#### GOAL
Look for the string "objects" and copy every line that has it.

—————

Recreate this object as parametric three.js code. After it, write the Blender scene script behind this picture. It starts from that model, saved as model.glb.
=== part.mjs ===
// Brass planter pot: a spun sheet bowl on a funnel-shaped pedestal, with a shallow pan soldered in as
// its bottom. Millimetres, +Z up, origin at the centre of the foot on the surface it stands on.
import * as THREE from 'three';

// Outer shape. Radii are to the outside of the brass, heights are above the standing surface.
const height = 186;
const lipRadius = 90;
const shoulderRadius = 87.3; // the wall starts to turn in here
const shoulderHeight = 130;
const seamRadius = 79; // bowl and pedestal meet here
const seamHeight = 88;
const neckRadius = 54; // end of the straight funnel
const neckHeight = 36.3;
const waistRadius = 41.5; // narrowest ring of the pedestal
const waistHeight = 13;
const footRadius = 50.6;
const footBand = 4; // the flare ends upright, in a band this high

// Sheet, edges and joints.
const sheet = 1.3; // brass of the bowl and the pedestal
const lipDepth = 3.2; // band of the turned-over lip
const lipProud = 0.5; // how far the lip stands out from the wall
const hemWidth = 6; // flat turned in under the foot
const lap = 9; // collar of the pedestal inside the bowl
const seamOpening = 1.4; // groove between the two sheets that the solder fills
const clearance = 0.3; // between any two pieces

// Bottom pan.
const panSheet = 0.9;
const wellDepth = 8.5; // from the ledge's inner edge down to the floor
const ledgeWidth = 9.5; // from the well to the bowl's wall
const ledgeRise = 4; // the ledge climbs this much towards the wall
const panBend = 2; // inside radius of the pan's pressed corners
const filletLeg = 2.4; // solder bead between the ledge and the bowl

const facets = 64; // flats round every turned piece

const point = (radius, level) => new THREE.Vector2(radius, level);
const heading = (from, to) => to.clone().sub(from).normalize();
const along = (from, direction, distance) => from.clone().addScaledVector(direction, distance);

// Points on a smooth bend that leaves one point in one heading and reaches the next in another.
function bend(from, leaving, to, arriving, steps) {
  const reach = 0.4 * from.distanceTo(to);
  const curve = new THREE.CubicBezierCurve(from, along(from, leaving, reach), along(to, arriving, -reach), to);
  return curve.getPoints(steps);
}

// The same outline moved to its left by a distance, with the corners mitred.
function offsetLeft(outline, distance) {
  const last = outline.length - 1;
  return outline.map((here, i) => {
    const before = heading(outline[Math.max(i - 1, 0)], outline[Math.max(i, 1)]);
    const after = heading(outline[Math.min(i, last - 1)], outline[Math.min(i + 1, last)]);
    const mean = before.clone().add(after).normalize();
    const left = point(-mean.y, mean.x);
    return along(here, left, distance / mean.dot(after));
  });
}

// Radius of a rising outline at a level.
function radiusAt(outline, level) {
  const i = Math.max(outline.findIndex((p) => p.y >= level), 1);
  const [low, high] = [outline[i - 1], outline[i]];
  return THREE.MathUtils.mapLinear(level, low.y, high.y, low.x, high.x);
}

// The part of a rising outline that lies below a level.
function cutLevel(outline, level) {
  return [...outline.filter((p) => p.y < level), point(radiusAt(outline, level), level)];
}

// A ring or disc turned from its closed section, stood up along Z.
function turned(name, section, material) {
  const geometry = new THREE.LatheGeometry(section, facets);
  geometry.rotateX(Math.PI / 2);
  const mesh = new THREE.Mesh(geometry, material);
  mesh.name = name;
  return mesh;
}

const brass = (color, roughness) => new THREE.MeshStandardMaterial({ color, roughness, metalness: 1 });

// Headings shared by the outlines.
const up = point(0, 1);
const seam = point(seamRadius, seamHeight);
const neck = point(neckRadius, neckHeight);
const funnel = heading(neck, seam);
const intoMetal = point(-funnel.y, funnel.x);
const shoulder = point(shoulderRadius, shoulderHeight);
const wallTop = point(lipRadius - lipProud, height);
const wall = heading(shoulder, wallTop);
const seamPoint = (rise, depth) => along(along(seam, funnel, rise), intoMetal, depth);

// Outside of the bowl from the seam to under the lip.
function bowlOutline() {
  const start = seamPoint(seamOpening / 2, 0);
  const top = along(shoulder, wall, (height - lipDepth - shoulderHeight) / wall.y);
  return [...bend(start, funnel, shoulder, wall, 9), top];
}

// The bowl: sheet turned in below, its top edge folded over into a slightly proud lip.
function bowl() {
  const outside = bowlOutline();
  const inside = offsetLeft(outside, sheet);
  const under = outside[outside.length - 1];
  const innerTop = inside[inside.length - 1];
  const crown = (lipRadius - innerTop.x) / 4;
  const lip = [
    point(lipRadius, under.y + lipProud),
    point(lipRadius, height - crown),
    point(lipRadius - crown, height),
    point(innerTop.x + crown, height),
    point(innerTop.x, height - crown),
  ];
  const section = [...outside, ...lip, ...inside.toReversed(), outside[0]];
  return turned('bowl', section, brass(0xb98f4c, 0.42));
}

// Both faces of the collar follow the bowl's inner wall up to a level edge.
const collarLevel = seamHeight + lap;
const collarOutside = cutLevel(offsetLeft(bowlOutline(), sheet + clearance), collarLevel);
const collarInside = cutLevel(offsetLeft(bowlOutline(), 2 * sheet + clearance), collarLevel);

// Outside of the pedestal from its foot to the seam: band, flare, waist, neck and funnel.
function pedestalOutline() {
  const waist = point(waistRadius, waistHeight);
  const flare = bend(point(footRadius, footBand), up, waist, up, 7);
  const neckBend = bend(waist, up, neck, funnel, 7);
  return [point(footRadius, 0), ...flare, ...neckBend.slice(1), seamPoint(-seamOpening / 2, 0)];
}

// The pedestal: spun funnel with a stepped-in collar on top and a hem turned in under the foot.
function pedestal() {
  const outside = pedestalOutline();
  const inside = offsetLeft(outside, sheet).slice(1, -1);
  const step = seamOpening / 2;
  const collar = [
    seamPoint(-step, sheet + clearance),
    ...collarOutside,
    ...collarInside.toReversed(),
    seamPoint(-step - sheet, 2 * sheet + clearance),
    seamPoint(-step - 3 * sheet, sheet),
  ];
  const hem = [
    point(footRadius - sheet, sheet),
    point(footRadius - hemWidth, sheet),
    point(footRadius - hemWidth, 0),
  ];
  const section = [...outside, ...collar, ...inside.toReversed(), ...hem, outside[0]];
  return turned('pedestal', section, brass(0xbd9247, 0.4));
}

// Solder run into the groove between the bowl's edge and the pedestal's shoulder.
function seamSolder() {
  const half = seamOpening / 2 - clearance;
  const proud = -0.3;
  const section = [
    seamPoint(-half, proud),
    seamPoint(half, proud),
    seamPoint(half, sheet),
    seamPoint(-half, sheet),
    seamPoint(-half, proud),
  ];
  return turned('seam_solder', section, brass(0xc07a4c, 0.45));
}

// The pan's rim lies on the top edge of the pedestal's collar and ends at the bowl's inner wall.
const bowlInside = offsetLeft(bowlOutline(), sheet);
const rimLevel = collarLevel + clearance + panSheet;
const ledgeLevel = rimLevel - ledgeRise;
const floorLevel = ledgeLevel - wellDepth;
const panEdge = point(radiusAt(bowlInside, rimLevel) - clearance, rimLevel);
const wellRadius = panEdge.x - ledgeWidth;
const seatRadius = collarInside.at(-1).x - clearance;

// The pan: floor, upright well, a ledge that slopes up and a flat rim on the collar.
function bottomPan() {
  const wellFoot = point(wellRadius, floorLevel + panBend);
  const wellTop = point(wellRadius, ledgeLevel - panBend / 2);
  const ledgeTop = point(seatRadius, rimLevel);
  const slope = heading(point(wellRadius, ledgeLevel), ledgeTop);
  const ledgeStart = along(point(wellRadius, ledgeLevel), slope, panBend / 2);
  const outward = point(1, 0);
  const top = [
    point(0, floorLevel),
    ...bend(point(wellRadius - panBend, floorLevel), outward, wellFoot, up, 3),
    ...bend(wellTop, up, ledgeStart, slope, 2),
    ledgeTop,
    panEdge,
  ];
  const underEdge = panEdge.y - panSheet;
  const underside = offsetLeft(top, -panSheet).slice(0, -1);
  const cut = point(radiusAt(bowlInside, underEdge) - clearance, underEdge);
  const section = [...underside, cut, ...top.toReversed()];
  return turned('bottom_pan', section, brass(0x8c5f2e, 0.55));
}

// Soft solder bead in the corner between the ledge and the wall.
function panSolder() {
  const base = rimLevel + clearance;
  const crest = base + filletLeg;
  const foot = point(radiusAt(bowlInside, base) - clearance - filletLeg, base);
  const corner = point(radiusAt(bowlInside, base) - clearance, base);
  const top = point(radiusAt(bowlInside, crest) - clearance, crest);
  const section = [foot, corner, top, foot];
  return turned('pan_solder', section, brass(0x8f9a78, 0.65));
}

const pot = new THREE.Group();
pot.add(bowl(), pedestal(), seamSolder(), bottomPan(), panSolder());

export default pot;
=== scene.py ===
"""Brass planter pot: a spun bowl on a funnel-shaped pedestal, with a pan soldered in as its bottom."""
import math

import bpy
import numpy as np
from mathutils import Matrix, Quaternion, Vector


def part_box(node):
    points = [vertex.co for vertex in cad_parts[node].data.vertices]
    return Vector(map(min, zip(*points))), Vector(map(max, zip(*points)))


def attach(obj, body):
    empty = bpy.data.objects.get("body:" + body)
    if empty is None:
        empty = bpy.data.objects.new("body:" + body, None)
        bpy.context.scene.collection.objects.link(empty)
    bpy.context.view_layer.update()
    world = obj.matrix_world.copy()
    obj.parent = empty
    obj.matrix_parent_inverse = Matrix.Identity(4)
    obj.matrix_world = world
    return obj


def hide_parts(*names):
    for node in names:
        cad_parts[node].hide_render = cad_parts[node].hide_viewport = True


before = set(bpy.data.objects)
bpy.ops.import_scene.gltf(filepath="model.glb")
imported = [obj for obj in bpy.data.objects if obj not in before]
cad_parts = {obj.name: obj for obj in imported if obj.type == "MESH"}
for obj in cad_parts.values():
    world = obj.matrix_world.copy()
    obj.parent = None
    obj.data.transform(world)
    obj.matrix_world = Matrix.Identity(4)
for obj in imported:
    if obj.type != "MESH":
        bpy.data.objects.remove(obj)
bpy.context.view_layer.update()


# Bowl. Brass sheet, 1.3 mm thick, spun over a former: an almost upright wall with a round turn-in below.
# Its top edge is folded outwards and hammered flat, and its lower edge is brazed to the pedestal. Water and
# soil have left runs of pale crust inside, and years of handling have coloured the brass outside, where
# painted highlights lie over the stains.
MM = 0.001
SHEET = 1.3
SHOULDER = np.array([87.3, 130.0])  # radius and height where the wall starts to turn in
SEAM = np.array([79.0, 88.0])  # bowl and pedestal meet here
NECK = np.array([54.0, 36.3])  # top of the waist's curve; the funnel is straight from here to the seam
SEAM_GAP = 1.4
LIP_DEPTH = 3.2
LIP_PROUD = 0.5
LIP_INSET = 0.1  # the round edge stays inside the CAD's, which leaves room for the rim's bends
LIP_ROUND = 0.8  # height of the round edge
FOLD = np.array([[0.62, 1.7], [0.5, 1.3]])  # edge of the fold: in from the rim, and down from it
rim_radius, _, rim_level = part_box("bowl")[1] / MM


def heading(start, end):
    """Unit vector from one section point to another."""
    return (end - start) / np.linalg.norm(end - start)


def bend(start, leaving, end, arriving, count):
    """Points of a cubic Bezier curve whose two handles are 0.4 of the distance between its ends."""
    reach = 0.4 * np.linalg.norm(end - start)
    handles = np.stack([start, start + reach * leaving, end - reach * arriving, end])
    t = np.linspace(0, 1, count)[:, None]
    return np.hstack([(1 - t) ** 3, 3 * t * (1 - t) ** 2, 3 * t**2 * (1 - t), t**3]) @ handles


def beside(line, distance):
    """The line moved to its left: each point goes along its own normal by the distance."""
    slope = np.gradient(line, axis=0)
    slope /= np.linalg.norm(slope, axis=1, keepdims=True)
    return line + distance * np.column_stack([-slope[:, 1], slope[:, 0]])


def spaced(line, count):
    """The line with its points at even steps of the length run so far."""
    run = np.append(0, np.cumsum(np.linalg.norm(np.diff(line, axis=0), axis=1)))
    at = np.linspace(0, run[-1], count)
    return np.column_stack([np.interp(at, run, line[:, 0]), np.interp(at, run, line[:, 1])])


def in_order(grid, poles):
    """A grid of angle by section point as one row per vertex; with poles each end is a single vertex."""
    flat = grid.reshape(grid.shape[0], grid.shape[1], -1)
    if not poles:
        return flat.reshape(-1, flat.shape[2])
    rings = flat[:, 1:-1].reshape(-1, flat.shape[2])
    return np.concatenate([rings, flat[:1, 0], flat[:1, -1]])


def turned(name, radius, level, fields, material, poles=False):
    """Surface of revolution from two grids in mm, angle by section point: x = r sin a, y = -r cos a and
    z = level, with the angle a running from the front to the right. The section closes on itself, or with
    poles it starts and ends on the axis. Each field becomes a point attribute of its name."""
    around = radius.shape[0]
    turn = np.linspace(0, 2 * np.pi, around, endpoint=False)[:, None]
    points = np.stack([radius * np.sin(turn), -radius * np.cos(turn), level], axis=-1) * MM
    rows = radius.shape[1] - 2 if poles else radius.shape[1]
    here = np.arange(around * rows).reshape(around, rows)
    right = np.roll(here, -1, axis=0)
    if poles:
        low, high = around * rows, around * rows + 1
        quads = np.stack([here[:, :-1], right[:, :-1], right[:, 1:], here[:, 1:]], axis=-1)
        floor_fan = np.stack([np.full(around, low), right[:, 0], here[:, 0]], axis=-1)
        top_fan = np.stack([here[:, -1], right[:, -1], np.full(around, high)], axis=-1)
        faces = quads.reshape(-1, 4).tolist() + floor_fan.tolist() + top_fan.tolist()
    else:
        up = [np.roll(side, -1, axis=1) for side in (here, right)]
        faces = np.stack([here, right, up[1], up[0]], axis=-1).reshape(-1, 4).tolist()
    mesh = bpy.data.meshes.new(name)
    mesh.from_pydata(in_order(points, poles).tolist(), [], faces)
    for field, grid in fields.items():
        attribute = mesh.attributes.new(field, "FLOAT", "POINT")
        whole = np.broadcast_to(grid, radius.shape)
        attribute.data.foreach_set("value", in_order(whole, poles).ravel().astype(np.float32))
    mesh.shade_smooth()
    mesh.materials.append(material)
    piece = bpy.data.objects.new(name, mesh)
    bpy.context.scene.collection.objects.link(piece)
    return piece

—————

#### RESPONSE FOR THIS EXERCISE
    empty = bpy.data.objects.get("body:" + body)
        empty = bpy.data.objects.new("body:" + body, None)
        bpy.context.scene.collection.objects.link(empty)
before = set(bpy.data.objects)
imported = [obj for obj in bpy.data.objects if obj not in before]
        bpy.data.objects.remove(obj)
    piece = bpy.data.objects.new(name, mesh)
    bpy.context.scene.collection.objects.link(piece)